Merge pull request #25 from osori/codex/fix-issue-with-korean-romanizer

osori · web-flow · commit 3e3533cef809 · 2025-06-28T19:04:50.000+09:00
Fix issue #11 by romanizing isolated jamo
diff --git a/korean_romanizer/romanizer.py b/korean_romanizer/romanizer.py
@@ -1,6 +1,10 @@
 import re
 
-from korean_romanizer.syllable import Syllable
+from korean_romanizer.syllable import (
+    Syllable,
+    unicode_compatible_consonants,
+    unicode_initial,
+)
 from korean_romanizer.pronouncer import Pronouncer
 
 '''
@@ -96,6 +100,13 @@
     
     None: '',
 }
+
+# Compatibility jamo (e.g. ㄱ, ㄴ) do not appear as part of a full syllable.

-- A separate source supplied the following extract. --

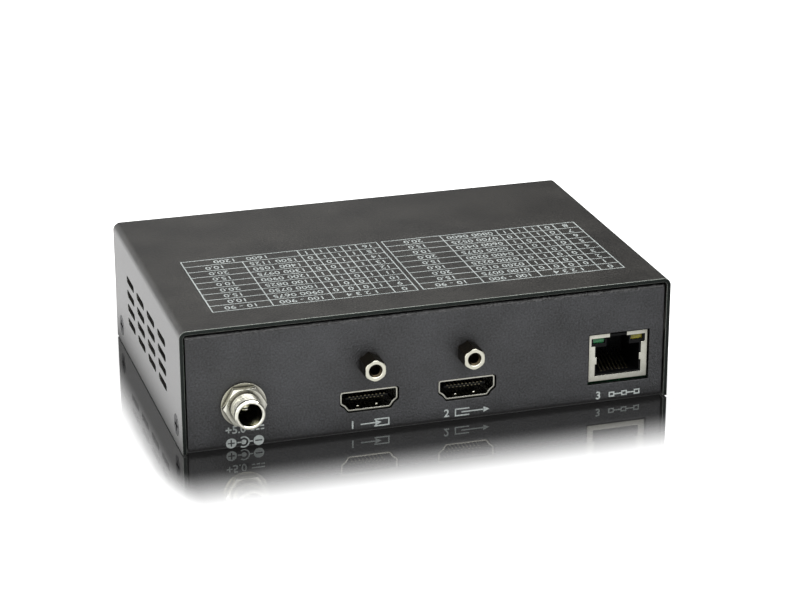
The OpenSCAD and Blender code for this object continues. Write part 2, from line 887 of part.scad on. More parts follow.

+# Map them to their onset romanization so single jamo can be transliterated.
+compat_onset = {
+    comp: onset[unicode_initial[i]]
+    for i, comp in enumerate(unicode_compatible_consonants)
+}
     
 class Romanizer(object):
     def __init__(self, text):
@@ -111,13 +122,14 @@ def romanize(self):
 
                 if not s.medial and not s.final:
                     # s is NOT a full syllable (e.g. characters)
-                    # if onset.get(chr(s.initial)):
-                    #     _romanized += onset[chr(s.initial)]
-                    # elif vowel.get(chr(s.initial)):
-                    #     _romanized += vowel[chr(s.initial)]
-                    # else:
-                    #    _romanized += char
-                    _romanized += char
+                    if char in vowel:
+                        _romanized += vowel[char]
+                    elif char in onset:
+                        _romanized += onset[char]
+                    elif char in compat_onset:
+                        _romanized += compat_onset[char]
+                    else:
+                        _romanized += char
                 else:
                     # s is a full syllable
                     _romanized += onset[s.initial] + vowel[s.medial] + coda[s.final]
diff --git a/tests/test_romanizer.py b/tests/test_romanizer.py
@@ -70,8 +70,8 @@ def test_double_consonant_final_without_next_syllable():
 
 
 def test_non_syllables():
-    assert romanize("ㅠㄴㅁㄱ") == "ㅠㄴㅁㄱ"
-    assert romanize("ㅠ동") == "ㅠdong"
+    assert romanize("ㅠㄴㅁㄱ") == "yunmg"
+    assert romanize("ㅠ동") == "yudong"
 
 
 def test_coda_h():